3. End with a plan of action
As discussed in a previous blog post, be sure not to leave a meeting with any sense of ambiguity. Be sure that everyone knows who is responsible for what and by when.
The intelligent design of your productive meeting space, typically a conference room, will increase the effectiveness and therefore the productivity of your meetings. When designing a productive meeting space, consider how you intend to use it. Will there be video conferencing, presentations, a whiteboard?
First, know the maximum number of people who might be using the meeting space at a given time to ensure there is enough room at the table for people to be sitting for “potentially” long periods. Consider a table that allows for modular linking like the Edge table allowing for reconfiguration as needed. For shorter, smaller meetings the ergonomics of the Focal Confluence Table lends itself to creative problem-solving in a compact space.
Second, understand that comfort is a delicate balance between distraction (from discomfort and pain) and falling asleep in a meeting. You want chairs that are ergonomic but promote sitting upright and discourage slouching like the Vion Task Chair or the Luray Ergonomic Conference Chair as an example.
And last, consider function. Consider chairs that swivel so people can face the presenter, have castors or glides to allow ease of movement and how the arms interact with the table.

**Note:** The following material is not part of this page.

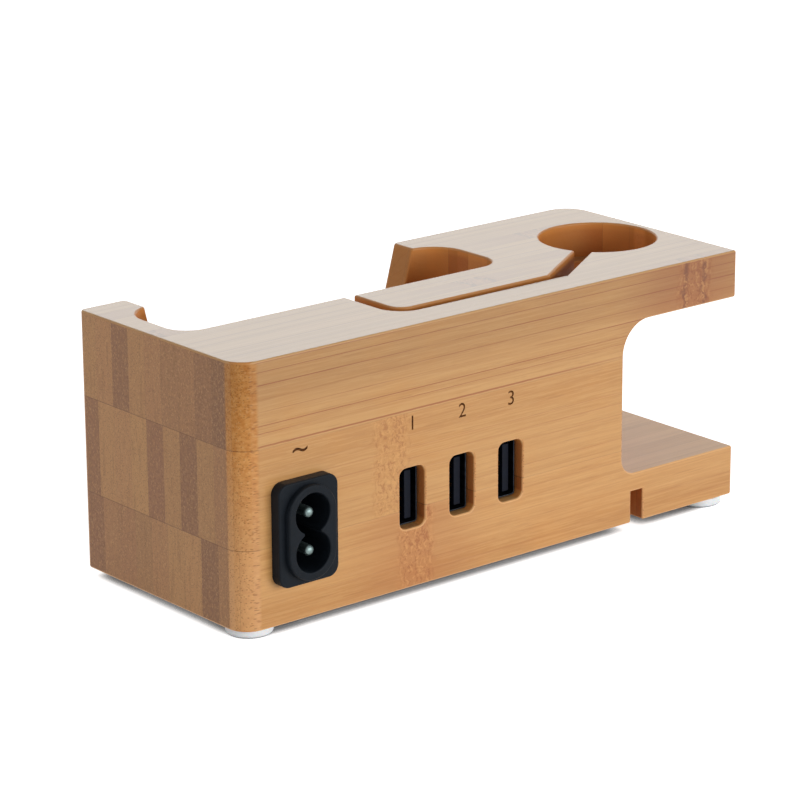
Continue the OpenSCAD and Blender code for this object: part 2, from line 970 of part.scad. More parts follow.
// Ferrite frame with two windows, standing on the coil's foot
module transformer_core() {
    color([0.20, 0.20, 0.21])
        bench()
            translate([core_x - core_t / 2, core_y - core_l / 2, board_top + core_foot])
                difference() {
                    cube([core_t, core_l, core_h - core_foot]);
                    for (y = [core_leg, core_leg + window_w + core_mid])
                        translate([-past, y, core_leg])
                            cube([core_t + 2 * past, window_w, window_h]);
                }
}

// Taped coil round the middle leg, with the foot that is soldered to the board
module transformer_winding() {
    color([0.85, 0.75, 0.25])
        bench()
            translate([core_x, core_y, board_top]) {
                translate([-coil_d / 2, -core_l / 2, 0])
                    cube([coil_d, core_l, core_foot]);
                translate([0, 0, core_foot + core_leg])
                    difference() {
                        translate([-coil_d / 2, -coil_w / 2, 0])
                            cube([coil_d, coil_w, window_h]);
                        translate([-core_t / 2, -core_mid / 2, -past])
                            cube([core_t, core_mid, window_h + 2 * past]);
                    }
                for (x = [-coil_d / 2, core_t / 2])
                    translate([x, -coil_w / 2, core_foot])
                        cube([window_w, coil_w, core_leg]);
            }
}

// Disc capacitor that bridges the two sides of the transformer
module y_capacitor() {
    color([0.15, 0.35, 0.70])
        bench()
            translate([disc_x, core_y, board_top + disc_d / 2])
                rotate([0, 90, 0])
                    cylinder(d = disc_d, h = disc_t);
}

module controller_chip() {
    color(black)
        bench()
            translate([between_23 - chip_l / 2, post_y - chip_w / 2, board_top])
                cube([chip_l, chip_w, chip_t]);
}

// Flat rectifier soldered to the underside of the board
module output_diode() {
    color(black)
        bench()
            translate([core_x - diode_l / 2, core_y - diode_w / 2, board_under - diode_t])
                cube([diode_l, diode_w, diode_t]);
}

// Drum-wound choke between the first two sockets
module output_choke() {
    color([0.55, 0.30, 0.15])
        bench()
            translate([between_12, choke_y, board_top]) {
                cylinder(d = choke_d, h = choke_rim_t);
                translate([0, 0, choke_rim_t])
                    cylinder(d = choke_coil_d, h = choke_coil_h);
                translate([0, 0, choke_rim_t + choke_coil_h])
                    cylinder(d = choke_d, h = choke_rim_t);
            }
}

module output_capacitor_1() {
    color(sleeve)
        bench()
            can_capacitor(between_23, main_cap_y, main_cap_d, out_cap_h);
}

module output_capacitor_2() {
    y = main_cap_y + (main_cap_d + part_gap + small_cap_d) / 2;
    color(sleeve)
        bench()
            can_capacitor(between_23, y, small_cap_d, out_cap_h);
}

module output_capacitor_3() {
    y = choke_y + (choke_d + part_gap + small_cap_d) / 2;
    color(sleeve)
        bench()
            can_capacitor(between_12, y, small_cap_d, out_cap_h);
}

upper_board();
middle_board();
lower_board();
bottom_cover();
cover_screws();
insulating_sheet();
foot_charger_rear();
foot_charger_front();
foot_watch_rear();
foot_watch_front();
inlet_housing();
inlet_pin_upper();
inlet_pin_lower();
inlet_wire_upper();
inlet_wire_lower();
charger_board();
board_spacers();
board_screws();
board_nuts();
usb_shell_1();
usb_shell_2();
usb_shell_3();
usb_insulator_1();
usb_insulator_2();
usb_insulator_3();
usb_contacts_1();
usb_contacts_2();
usb_contacts_3();
fuse();
bridge_rectifier();
bulk_capacitor_1();
bulk_capacitor_2();
transformer_core();
transformer_winding();
y_capacitor();
controller_chip();
output_diode();
output_choke();
output_capacitor_1();
output_capacitor_2();
output_capacitor_3();
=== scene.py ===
import math

import bmesh
import bpy
from mathutils import Matrix, Vector


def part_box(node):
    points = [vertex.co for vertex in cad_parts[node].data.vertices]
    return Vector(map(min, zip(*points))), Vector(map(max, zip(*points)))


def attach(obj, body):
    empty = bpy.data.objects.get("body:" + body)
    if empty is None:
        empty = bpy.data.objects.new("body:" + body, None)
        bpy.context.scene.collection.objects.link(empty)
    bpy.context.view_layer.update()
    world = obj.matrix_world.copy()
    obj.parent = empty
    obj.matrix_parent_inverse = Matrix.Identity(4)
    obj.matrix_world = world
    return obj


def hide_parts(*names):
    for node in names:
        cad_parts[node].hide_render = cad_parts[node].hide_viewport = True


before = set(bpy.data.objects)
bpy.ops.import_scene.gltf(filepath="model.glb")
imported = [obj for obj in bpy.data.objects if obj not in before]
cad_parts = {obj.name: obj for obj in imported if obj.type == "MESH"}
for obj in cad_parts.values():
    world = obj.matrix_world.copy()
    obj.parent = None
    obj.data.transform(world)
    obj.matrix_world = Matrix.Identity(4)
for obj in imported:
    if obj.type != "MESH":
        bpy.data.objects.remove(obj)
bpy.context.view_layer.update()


# The bamboo block: three boards, each glued up from upright strips about 6 mm wide, pressed
# together with thin seams and lacquered. The pocket, gap, slots and sockets are routed, and
# every edge is eased with a small round, but none at the two glue seams.
mm = 0.001
rear_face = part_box("middle_board")[1].y
front_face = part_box("middle_board")[0].y
seam_heights = (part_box("lower_board")[1].z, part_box("middle_board")[1].z)
underside_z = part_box("lower_board")[0].z
top_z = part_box("upper_board")[1].z
half_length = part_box("upper_board")[1].x
strip_width = 6.05 * mm
outer_ease = 0.5 * mm
dip_ease = 1.3 * mm
corner_r = 6.5 * mm
skin = 0.45 * mm
knuckle_spread = 330 * mm
lines_per_mm = 0.37


def srgb(red, green, blue):
    """Colour given as 0 to 255 values, as the shader wants it."""
    shares = [value / 255 for value in (red, green, blue)]
    linear = [s / 12.92 if s <= 0.04045 else ((s + 0.055) / 1.055) ** 2.4 for s in shares]
    return (*linear, 1.0)


def put(tree, kind, inputs=None, **settings):
    """Adds a shader node, with its settings and with values or links on its inputs."""
    made = tree.nodes.new("ShaderNode" + kind)
    for name, value in settings.items():
        setattr(made, name, value)
    for socket, value in (inputs or {}).items():
        if isinstance(value, bpy.types.NodeSocket):
            tree.links.new(value, made.inputs[socket])
        else:
            made.inputs[socket].default_value = value
    return made


def calc(tree, operation, *values, clamp=False):
    """Math node's result."""
    numbered = dict(enumerate(values))
    return put(tree, "Math", numbered, operation=operation, use_clamp=clamp).outputs[0]


def product(tree, first, *others):
    """Product of several values."""
    for other in others:
        first = calc(tree, "MULTIPLY", first, other)
    return first


def apart(tree, first, second):
    """How far apart two values are."""
    return calc(tree, "ABSOLUTE", calc(tree, "SUBTRACT", first, second))


def fade(tree, value, start, end, low=0.0, high=1.0):
    """Smooth step from low to high as value goes from start to end."""
    inputs = {"Value": value, "From Min": start, "From Max": end, "To Min": low, "To Max": high}
    return put(tree, "MapRange", inputs, interpolation_type="SMOOTHSTEP").outputs["Result"]


def mix(tree, share, first, second, how="MIX"):
    """Colour mixed from two colours."""
    made = put(tree, "Mix", {0: share, 6: first, 7: second}, data_type="RGBA", blend_type=how)
    return made.outputs[2]


def layered(tree, colour, *layers):
    """Colour with others laid over it in turn, each given as mask, strength and colour."""
    for mask, strength, laid in layers:
        colour = mix(tree, product(tree, mask, strength), colour, laid)
    return colour


def object_mm(tree, stretch=(1, 1, 1)):
    """Place on the object in millimetres, with each axis stretched."""
    place = put(tree, "TexCoord").outputs["Object"]
    scale = [share / mm for share in stretch]
    return put(tree, "Mapping", {"Vector": place, "Scale": scale}).outputs["Vector"]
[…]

If they don’t fit underneath it can cause awkward postures at the table.
3 Productive Meeting Styles And When To Use Them.
This is our personal favorite for short productive meetings (fifteen minutes or less). Standing helps keep these meetings on task. Melissa Dahl of New York Magazine claims stand-up meetings can reduce meeting times by 34%.

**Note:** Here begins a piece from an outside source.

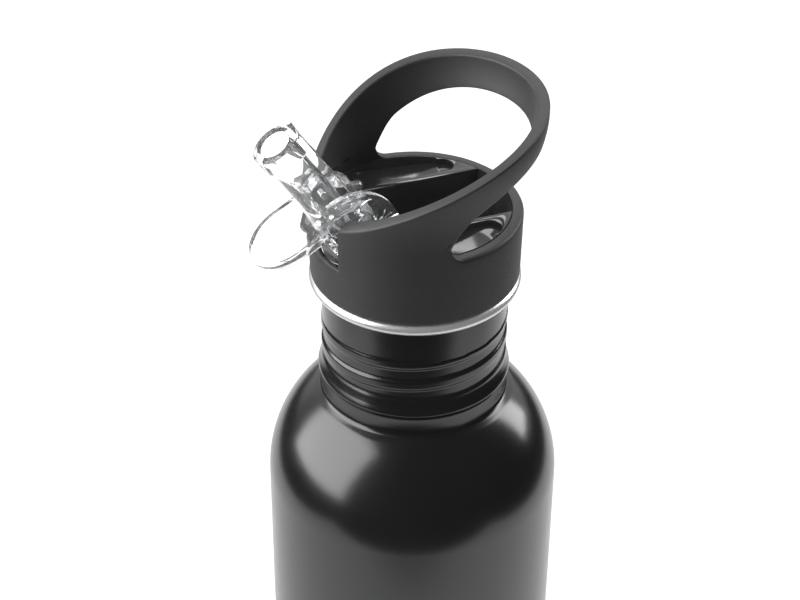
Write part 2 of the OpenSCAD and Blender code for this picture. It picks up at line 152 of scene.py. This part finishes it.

Standing helps eliminate distractions. (It’s much more awkward to check your email during a lull in the meeting) Moreover, there will be fewer, if any lulls. For most people, the longer they are standing, the more they want to sit down again, so they tend to be more efficient and thoughtful.

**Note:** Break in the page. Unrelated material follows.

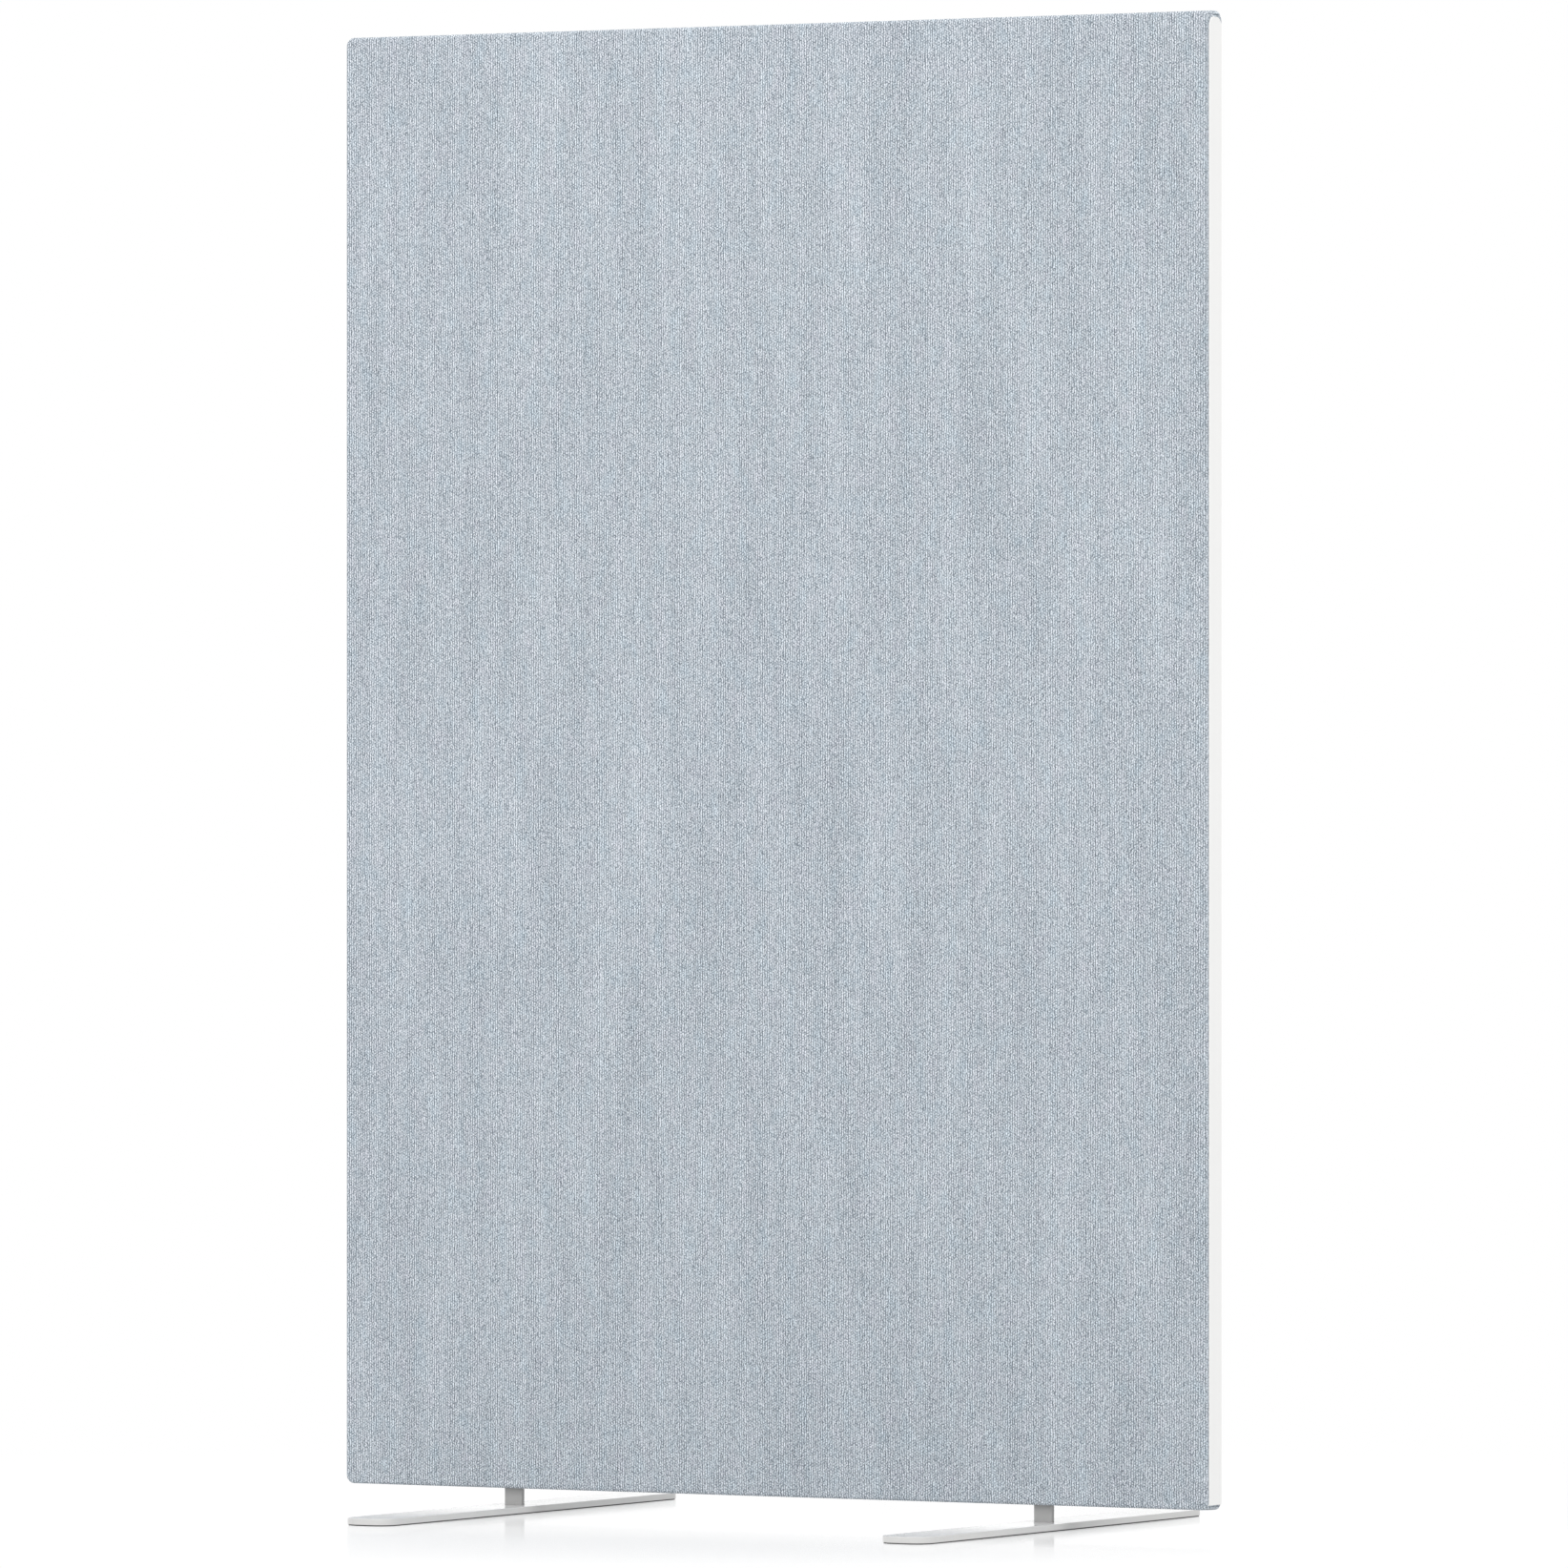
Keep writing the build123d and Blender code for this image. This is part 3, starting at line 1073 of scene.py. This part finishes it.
    def sleeve(self) -> bpy.types.Mesh:
        """Closed mesh of the cloth, with its map in U across the ribs and V along them.

        Returns:
            The mesh, before its ribs are raised.
        """
        stations, outer_count = self._stations()
        half_rows = len(stations[0].half) - 1
        rows = 2 * half_rows
        points, knit = [], []
        for number, station in enumerate(stations):
            loop = [(x, -away, height) for x, away, height in station.half] + station.half[-2:0:-1]
            points += [self._gathered(point) for point in loop] if number < outer_count else loop
            knit += [station.knit if row else 0.0 for row in range(rows)]
        crest = self._column(self.outer, 0.0, 1.0).along[-1]
        faces, map_points = [], []
        for number, station in enumerate(stations):
            following = (number + 1) % len(stations)
            for row in range(rows):
                if self._in_slit(station.x, stations[following].x, row, half_rows):
                    continue
                corners = [(number, row), (following, row), (following, row + 1), (number, row + 1)]
                faces.append([at * rows + line % rows for at, line in corners])
                for at, line in corners:
                    behind = row >= half_rows
                    near = rows - line if behind else line
                    along = stations[at].along[near]
                    map_points += (stations[at].across[near], 2 * crest - along if behind else along)
        walls = self._slit_walls(stations, outer_count, half_rows)
        faces += walls
        map_points += [0.0] * (8 * len(walls))
        mesh = plain_mesh("cloth_sleeve", points, faces)
        mesh.uv_layers.new(name=self.uv_name).data.foreach_set("uv", map_points)
        mesh.attributes.new("knit", "FLOAT", "POINT").data.foreach_set("value", knit)
        face_outwards(mesh)
        return mesh

    def _gathered(self, point: Point) -> Point:
        """Move a point of the outer skin out where folded cloth gathers behind the panel's corners.

        Args:
            point: The point on evenly stretched cloth.

        Returns:
            The point on the gathered cloth.
        """
        x, y, z = point
        over = z - (self.bottom + self.top) / 2
        edge = (self.top - self.bottom) / 2
        full = self.gather_reach * self.gather_full_share
        near_end = eased((abs(x) - self.half_length + self.gather_reach) / full)
        near_back = eased((y / self.outer.flat + 1.0) / self.gather_across_share)
        near_edge = eased((abs(over) - edge + self.corner / 2) / (self.corner / 2 - self.gather))
        share = near_end * near_back * near_edge
        shift = share * (self.gather if over > 0 else self.gather_below)
        return x + math.copysign(share * self.end_pull, x), y, z + math.copysign(shift, over)

    def _run(self, half: list[Point]) -> list[float]:
        """Distances along the cloth, equal to the height on the panel's face.

        Args:
            half: The front half of a closed line round the cloth.

        Returns:
            The distance at each of its points.
        """
        start = len(self.outer.seam_rows) + self.outer.edge_steps
        run = [0.0] * len(half)
        run[start] = half[start][2]
        for row in range(start + 1, len(half)):
            run[row] = run[row - 1] + math.dist(half[row], half[row - 1])
        for row in range(start - 1, -1, -1):
            run[row] = run[row + 1] - math.dist(half[row], half[row + 1])
        return run

    def _in_slit(self, here: float, there: float, row: int, half_rows: int) -> bool:
        """Whether a face is cut away for a tongue.

        Args:
            here: Place of the column at one of its sides.
            there: Place of the column at the other.
            row: The row that it starts at.
            half_rows: Steps in half a station.

        Returns:
            True in a slit.
        """
        cut = len(self.outer.seam_rows) - 1
        low, high = sorted((here, there))
        beside = any(start <= low and high <= end for start, end in self.slit_ends())
        return beside and not cut <= row < 2 * half_rows - cut

    def _slit_walls(self, stations: list[Station], outer_count: int, half_rows: int) -> list[list[int]]:
        """Faces across the cloth's thickness round each slit.

        Args:
            stations: All closed lines round the cloth.
            outer_count: How many of them belong to the outer skin.
            half_rows: Steps in half a station.

        Returns:
            Point numbers of the faces.
        """
        rows = 2 * half_rows
        cut = len(self.outer.seam_rows) - 1
        inner_at = {s.x: number for number, s in enumerate(stations) if number >= outer_count}
        walls = []
        for start, end in self.slit_ends():
            inside = [number for number in range(outer_count) if start <= stations[number].x <= end]
            rim = [(number, cut) for number in inside]
            rim += [(inside[-1], row % rows) for row in range(cut - 1, -cut - 1, -1)]
            rim += [(number, rows - cut) for number in reversed(inside[:-1])]
            rim += [(inside[0], row % rows) for row in range(-cut + 1, cut)]
            for (a, row_a), (b, row_b) in zip(rim, rim[1:] + rim[:1]):
                inner_a, inner_b = inner_at[stations[a].x], inner_at[stations[b].x]
                walls.append(
                    [a * rows + row_a, b * rows + row_b, inner_b * rows + row_b, inner_a * rows + row_a]
                )
        return walls

    def _seam_lines(self) -> list[list[Point]]:
        """Lines of stitches on the underside: two along the seam, and one round each slit.

        Returns:
            The points of each line.
        """
        level = self.bottom - self.thread_width * self.thread_drop_share
        lines, start = [], -self.half_length + self.gather_reach
        slits = self.slit_ends()
        stops = [start] + [place for slit in slits for place in slit] + [-start]
        for first, last in zip(stops[::2], stops[1::2]):
            first, last = first + self.stitch_pitch, last - self.stitch_pitch
            for away in (-self.seam_row, self.seam_row):
                lines.append([(first, away, level), (last, away, level)])
        half = self.slit_half + self.slit_row
        for first, last in slits:
            first, last = first - self.slit_row, last + self.slit_row
            ring = [(first, -half, level), (last, -half, level), (last, half, level), (first, half, level)]
            lines.append(ring + ring[:1])
        return lines

    def stitches(self) -> bpy.types.Mesh:
        """Mesh of bare edges that the stitches follow.

        Returns:
            The mesh.
        """
        points, edges = [], []
        for line in self._seam_lines():
            edges += [(len(points) + step, len(points) + step + 1) for step in range(len(line) - 1)]
            points += line
        mesh = bpy.data.meshes.new("cover_stitches")
        mesh.from_pydata(points, edges, [])
        return mesh

    def build(self) -> None:
        """Make the sleeve and its stitches, and put them in the place of the modelled cover."""
        sleeve = add_piece("cloth_sleeve", self.sleeve())
        values = {"Rib Pitch": self.knit.rib_pitch, "Relief": self.rib_height}
        values |= {"Unevenness": self.unevenness, "Seed": self.seed, "Material": self.knit.material()}
        rib_relief_tree().apply(sleeve, values)
        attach(sleeve, "panel")
        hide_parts("cloth_cover")

        stitches = add_piece("cover_stitches", self.stitches())
        values = {"Pitch": self.stitch_pitch, "Stitch Length": self.stitch_length}
        values |= {"Thread": self.thread_width, "Material": self.thread.material()}
        stitching_tree().apply(stitches, values)
        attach(stitches, "panel")
        log.info("cover_stitches: %s", self.thread.name)

        run = self._column(self.outer, 0.0, 1.0).along
        around = 2 * (run[-1] - run[0] + self.seam_allowance)
        across = 2 * (self.half_length + self.half_length - self.web_end + self.opening.half_width)
        log.info("cloth_sleeve: %s, cut %.3f x %.3f m", self.knit.name, across, around)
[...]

Physiologically, standing up can cause your body to release more endorphins increasing both alertness and energy and gives your body a break from the detrimental effects of sitting for long periods.
The traction meeting is a meeting style designed by EOS® and is a cornerstone of their system. It is typically a weekly productive meeting and follows a strict set of guidelines.
We personally use this meeting style at Collaborative Office Interiors and love it. Our teams are more productive and work gets done by setting clear goals and accountability. The style is also quick and doesn’t drag.
One example of a level 10 meeting is as follows:
10 mins – Segue
Everyone gets the opportunity to give one personal and one professional update. They segue from working in the business to working on it.
5 mins – Scorecard
Everybody will specify if their weekly key performance indicator is on track or off track. If off track, it will be added to the issues list.
5 mins – “Rock Review”
“Rocks” are a set of quarterly goals. Everyone will indicate if they are on track with their rocks, which holds people accountable against the company goals. If a rock is off track, it is added to the issues list.
5 mins – Customer and employee news
Everyone has an opportunity to present and good or bad news relating to employees or customers. Good news is cheered, while bad news is added to the issues list.
5 mins – To-Do list
Last week’s to-dos are reviewed for completion, any to-dos having difficulty dropping off the list are added to the issues list.
60 mins – The Issues list
The Issues list gets a whole hour. During this time the listed issues will be prioritized and discussed with the objective of finding a permanent solution. Some meetings may find their way through the entire list; others may only address one or two significant issues within that hour.
5 mins – Wrap-up
Reiterate this week’s to-do list with each item delegated appropriately, and finally, rate the meeting to help identify how to improve it for the future.
The Masterminds meeting
Intended for positive recognition and creative problem solving, it’s most effective with small groups ranging from 2 to 5 people total. This productive meeting style, conceived by Buffer follows the following structure with each participant getting equal time:
- Twenty minutes for all participants to share and celebrate achievements.
- Forty minutes to discuss current top challenges.
The goal isn’t really to solve each other’s issues but rather to be a sounding board and gently probing with questions. Quite often the person will solve their own challenge with this process.